Indoor environments—particularly school classrooms—operate without a standardized method to establish and document baseline environmental conditions that influence airborne pathogen transmission.
Key variables such as:
Temperature
Humidity
Ventilation performance (air changes per hour)
Filtration effectiveness
Occupancy load
are either:
Measured inconsistently
Assumed based on system design
Or not recorded at all in a continuous, verifiable manner
As a result, there is no reliable way to determine whether a space is operating within conditions that reduce or increase airborne transmission risk.
Most current approaches rely on snapshot measurements or generalized assumptions about system performance.
This creates critical gaps:
No continuous record of environmental conditions over time
No documentation of how conditions fluctuate during occupancy
No verification that systems maintain performance under real-world use
Without a structured environmental record, baseline conditions remain undefined.
HVAC systems are typically evaluated based on:
Design specifications
Equipment capacity
Installation assumptions
However, there is no standardized method to verify:
Whether system output (BTU) translates into actual environmental conditions
Whether energy input (kW) is producing effective ventilation and filtration
Whether those conditions reduce airborne transmission risk
This creates a disconnect between system operation and actual environmental performance.
Interventions are often performed without a structured decision framework.
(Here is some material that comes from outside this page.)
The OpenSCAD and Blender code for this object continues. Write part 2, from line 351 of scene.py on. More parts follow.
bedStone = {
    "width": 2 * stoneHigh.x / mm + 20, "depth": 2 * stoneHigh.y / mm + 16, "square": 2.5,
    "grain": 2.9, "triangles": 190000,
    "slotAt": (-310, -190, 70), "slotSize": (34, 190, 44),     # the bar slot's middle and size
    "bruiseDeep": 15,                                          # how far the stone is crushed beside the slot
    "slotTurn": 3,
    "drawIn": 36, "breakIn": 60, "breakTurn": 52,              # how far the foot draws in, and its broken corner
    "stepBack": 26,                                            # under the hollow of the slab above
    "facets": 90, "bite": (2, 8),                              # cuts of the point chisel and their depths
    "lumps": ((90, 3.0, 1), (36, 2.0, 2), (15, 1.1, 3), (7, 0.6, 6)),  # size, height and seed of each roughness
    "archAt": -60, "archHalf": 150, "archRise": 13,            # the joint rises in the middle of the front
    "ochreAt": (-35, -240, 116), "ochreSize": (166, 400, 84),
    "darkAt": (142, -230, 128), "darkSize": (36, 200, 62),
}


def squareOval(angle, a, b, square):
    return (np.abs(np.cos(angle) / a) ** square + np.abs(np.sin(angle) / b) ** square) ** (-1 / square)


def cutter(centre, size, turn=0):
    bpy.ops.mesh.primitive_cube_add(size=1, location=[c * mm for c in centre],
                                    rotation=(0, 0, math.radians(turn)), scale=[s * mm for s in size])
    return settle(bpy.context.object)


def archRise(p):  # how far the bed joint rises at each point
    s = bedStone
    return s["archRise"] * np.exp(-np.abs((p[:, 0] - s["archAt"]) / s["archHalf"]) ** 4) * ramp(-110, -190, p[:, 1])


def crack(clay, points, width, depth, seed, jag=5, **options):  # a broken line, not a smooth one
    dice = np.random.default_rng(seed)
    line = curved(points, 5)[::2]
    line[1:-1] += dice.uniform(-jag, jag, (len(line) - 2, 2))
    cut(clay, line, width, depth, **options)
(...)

Adjustments are made based on experience or assumption
Invasive actions may occur without verified need
Outcomes are rarely measured or validated
There is no consistent process to determine:
When intervention is necessary
What type of intervention is appropriate
Whether the intervention produced measurable improvement
In high-density environments such as classrooms, occupancy is known and consistent.
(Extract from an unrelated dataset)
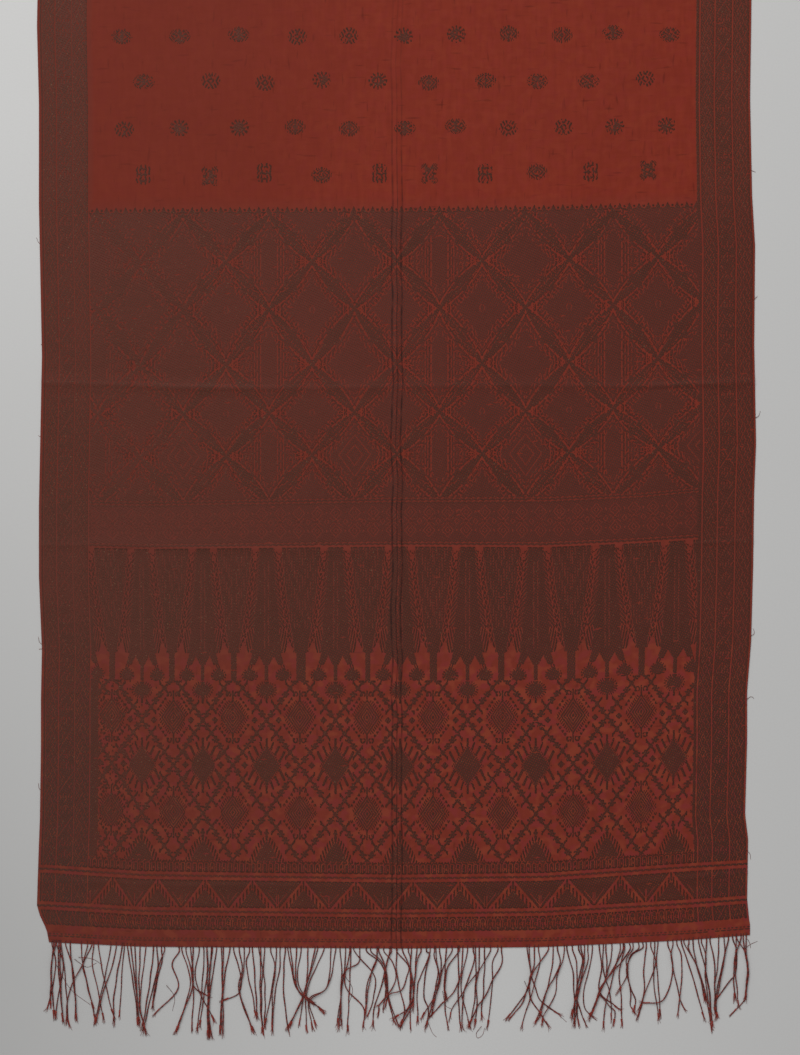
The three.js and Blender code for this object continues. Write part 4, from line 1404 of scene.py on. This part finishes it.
def makeFringe(material, looseMaterial):
    rng = np.random.default_rng(fringe["seed"])
    lines = strandLines(rng)
    radii = rng.uniform(*fringe["radiusRange"], len(lines)) * fringe["radius"]
    lift = np.array([0, hemY, 0])
    strands, hairs = [], []
    for (strand, along), z, radius in zip(lines, pileUp(lines, radii), radii):
        # thinner towards the tip, a little uneven all along
        width = 1 - 0.35 * smooth(12, 0, along[-1] - along) + 0.10 * np.sin(along / 5 + radius * 40)
        strands.append((np.column_stack((strand, z)) + lift, radius * width, along, rng.uniform(0, 0.45)))
        heading = strand[-1] - strand[-4]
        heading = heading / np.hypot(*heading)
        sideways = np.array([-heading[1], heading[0]])
        for _ in range(fringe["hairsPerTip"]):
            t = np.linspace(0, 1, 5)
            turn, bend = rng.normal(0, fringe["hairSpread"]), rng.normal(0, fringe["hairBend"])
            angle = turn + bend * t ** 2
            reach = fringe["hairLength"] * rng.uniform(0.45, 1.35) * t
            start = strand[-1] - heading * fringe["hairBack"] + sideways * rng.normal(0, 0.45)
            dx = heading[0] * np.cos(angle) - heading[1] * np.sin(angle)
            dy = heading[0] * np.sin(angle) + heading[1] * np.cos(angle)
            reach = reach + fringe["hairBack"] * t
            rise = np.maximum(z[-1] * (1.25 - t) + rng.uniform(0.3, 1.0) * t, fringe["hairRadius"] * 1.2)
            hair = np.column_stack((start[0] + dx * reach, start[1] + dy * reach, rise)) + lift
            hairs.append((hair, fringe["hairRadius"] * (1.35 - t), reach, rng.uniform(0, 0.4)))
    tree = strandTree()
    pieces = []
    for name, group, sides, flatness, silkUsed in (
            ("fringeStrands", strands, fringe["sides"], fringe["flatness"], material),
            ("fringeTips", hairs, fringe["hairSides"], 1.0, looseMaterial),
            ("looseThreads", looseLines(rng, lift), looseThreads["sides"], 1.0, material)):
        mesh = evaluated(linesObject(name + "Lines", group), tree, {
            "Sides": sides, "Flatness": flatness, "Twist Pitch": fringe["twistPitch"] * mm,
            "Material": silkUsed})
        pieces.append(finishStrands(name, mesh, len(group)))
    print("fringe", len(strands), "strands,", len(hairs), "loose ends")
    return pieces


# Floor and light: a pale studio sweep under a soft lamp high on the left
studio = {
    "floor": "#cbcac8",
    "floorShade": "#b3b2b0",   # painted shade: the paper's near left part, away from the lamp, and its right side
    "floorGrain": "#b4b3b0",
    "floorHalf": 6,            # metres
    "lampPlace": (-1.5, 2.9, 2.6),
    "lampAim": (0.1, -0.5, 0),
    "lampSize": 2.8,
    "lampPower": 140,
    "air": "#f4f5f7",
    "airStrength": 0.53,
}


def makeFloor():
    half = studio["floorHalf"]
    mesh = bpy.data.meshes.new("studioFloor")
    corners = [(-half, -half, 0), (half, -half, 0), (half, half, 0), (-half, half, 0)]
    mesh.from_pydata(corners, [], [(0, 1, 2, 3)])
    # matt paper with a faint grain
    material, tree, shader = newMaterial("paleStudioPaper", 0.9, 0.2)
    place = addNode(tree, "ShaderNodeTexCoord")["Object"]
    grain = addNode(tree, "ShaderNodeTexNoise", {"Vector": place, "Scale": 500, "Detail": 2})[0]
    axis = addNode(tree, "ShaderNodeSeparateXYZ", [place])
    x, y = axis["X"], axis["Y"]
    colour = toLinear(studio["floor"])
    # painted shade: darker at the near left and towards the right
    for tint, *shares in ((studio["floorShade"], (y, 0.1, -0.9, 0, 1), (x, 0.0, -0.5, 0, 1)),
                          (studio["floorShade"], (x, 0.1, 0.45, 0, 0.22)),
                          (studio["floorGrain"], (grain, 0.3, 0.7, 0, 0.12))):
        colour = stain(tree, colour, tint, *shares)
    tree.links.new(colour, shader.inputs["Base Color"])
    mesh.materials.append(material)
    return placed("studioFloor", mesh)


def makeLight():
    data = bpy.data.lights.new("softKey", "AREA")
    data.shape, data.size, data.energy = "SQUARE", studio["lampSize"], studio["lampPower"]
    lamp = placed("softKey", data)
    lamp.location = studio["lampPlace"]
    lamp.visible_camera = False
    aim = mathutils.Vector(studio["lampAim"]) - lamp.location
    lamp.rotation_euler = aim.to_track_quat("-Z", "Y").to_euler()
    world = bpy.data.worlds.new("studioAir")
    bpy.context.scene.world = world
    world.use_nodes = True
    air = world.node_tree.nodes["Background"]
    air.inputs["Color"].default_value = toLinear(studio["air"])
    air.inputs["Strength"].default_value = studio["airStrength"]
    bpy.context.scene.view_settings.view_transform = "Standard"


floor = makeFloor()
makeLight()
print("floor and light placed")
cloth = makeSheet(silkMaterial())
print("sheet laid,", len(cloth.data.polygons), "faces")
floatPieces = makeAllFloats(metalThreadMaterial())
fringePieces = makeFringe(fringeMaterial(), looseSilkMaterial())

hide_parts("cloth")
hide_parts("fringe")
for piece in [cloth] + floatPieces + fringePieces:
    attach(piece, "root")
madePieces = [cloth] + floatPieces + fringePieces
triangles = [len(piece.data.loops) - 2 * len(piece.data.polygons) for piece in madePieces]
print("pieces on the frame,", sum(triangles), "triangles in all, most in one", max(triangles))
However, current systems do not account for:
How many individuals are being served by the system
The relationship between system output and occupant exposure
The level of environmental protection delivered per person
This prevents evaluation of:
Individual exposure risk
Efficiency of environmental protection
Resource allocation effectiveness
The absence of a defined baseline, continuous environmental record, and verified outcome framework leads to:
Assumption-based system operation
Inconsistent environmental conditions
Unverified airborne transmission risk
Limited accountability for performance
This creates a structural gap in public health protection, where interventions are implemented without measurable confirmation of effectiveness.
Indoor air management currently operates without a standardized, evidence-based framework to define baseline conditions, guide intervention decisions, and verify outcomes.
As a result, airborne pathogen risk is managed through assumption rather than measurable, documented environmental performance.